(573s) Perovskite Oxides As New Family of Tunable CO2 Sorbents

CO₂ adsorption by solid sorbents represents an attractive option for carbon capture due to its potential for low energy consumption, ease of operation, and minimal corrosion or sorbent loss. This study introduces perovskite oxides as a new family of highly tunable solid sorbents. Despite a relatively limited sorption capacity (~up to 0.68 wt.%) which ties to their surface area, perovskite oxides offer remarkable structural and compositional flexibility to tailor their sorption thermodynamics and kinetics. Using Sr_xLa_1-xFeO₃ (x=0, 0.2, 0.5, and 0.7) as a model system, we demonstrated that varying the A-site composition of the perovskite oxide leads to substantial change in the CO₂ adsorption and desorption behavior, allowing a tunable CO₂ release within a temperature range of 180 to 500+℃. A strong correlation between the oxide surface area and sorption capacity was also established. Despite the low surface area inherent to perovskite oxides, we managed to enhance their surface area from 3 to 5 m²/g (prepared by a salt assisted reactive grinding method) to ~30 m²/g using a electrospinning method. Sr_0.2La_0.8FeO₃ prepared via electrospinning exhibited a relatively moderate desorption temperature (~240°C) and a CO₂ sorption capacity of 0.68 wt.%. Based on analysis of the adsorption isotherms, the Sr_0.2La_0.8FeO₃ sorbent adsorbs CO₂ via chemisorption at low pressures (0-1 kPa) and it switches to physisorption at higher CO₂ partial pressures (10-120 kPa).

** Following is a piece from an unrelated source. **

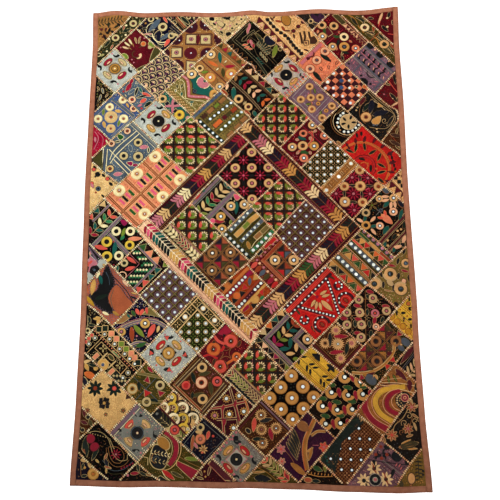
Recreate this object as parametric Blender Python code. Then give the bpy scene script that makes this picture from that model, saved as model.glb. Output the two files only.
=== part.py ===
"""Patchwork wall hanging: an embroidered panel of bias-set patches inside four border strips.

It hangs face on, in the XZ plane, with its front towards -Y. The origin is the middle of the top edge,
where a rod, a batten or pins would hold it. World units are metres.

Two plane frames are used, both in millimetres:
- cloth frame: `right` and `down` from the top left corner of the cloth, as one looks at its front.
- bias frame: the patches are set at 45 degrees, so their seams are written as (u, v), with
  u = (right + down) / sqrt(2) and v = (down - right) / sqrt(2).
"""

import bmesh
import bpy
import numpy as np
from mathutils import Vector
from mathutils.geometry import delaunay_2d_cdt

# Driving dimensions, in millimetres
WIDTH = 1016.0
HEIGHT = 1524.0
BORDER = 18.0  # how wide the border strips show
GAP = 0.3  # between two pieces that are sewn edge to edge
PANEL_THICK = 2.4  # embroidered patches with their backing
BRAID_HALF = 2.6  # half the width of the braid that covers each seam
BRAID_RISE = 1.3  # how far the braid stands above its patches
PUFF = 0.5  # how far a patch swells between its seams
PUFF_REACH = 26.0  # how far from a seam a patch has its full height
STEP = 42.0  # between points along a seam or an edge
FILL = 56.0  # between points inside a patch
SNAP = 0.4  # places nearer than this become one

# How far each edge departs from the straight, as (place along the edge, departure), both in millimetres.
# The top edge sags between the places where it was pinned, and the sides draw in below them.
TOP_SAG = ((0, 0), (80, -9), (190, -1), (290, 0), (465, 5), (535, 1), (590, 6), (760, 0), (905, 5), (1016, -2))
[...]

TEM characterizations revealed that perovskite synthesis via the electrospinning method results in the formation of perovskite nanorods, which exhibit high surface area and unique surface properties compared to oxides prepared with conventional methods. This study demonstrates the tunability of perovskite oxides as a new family of CO₂ sorbent materials and the potential to further enhance their surface area towards practical applications in CO₂ capture and utilization.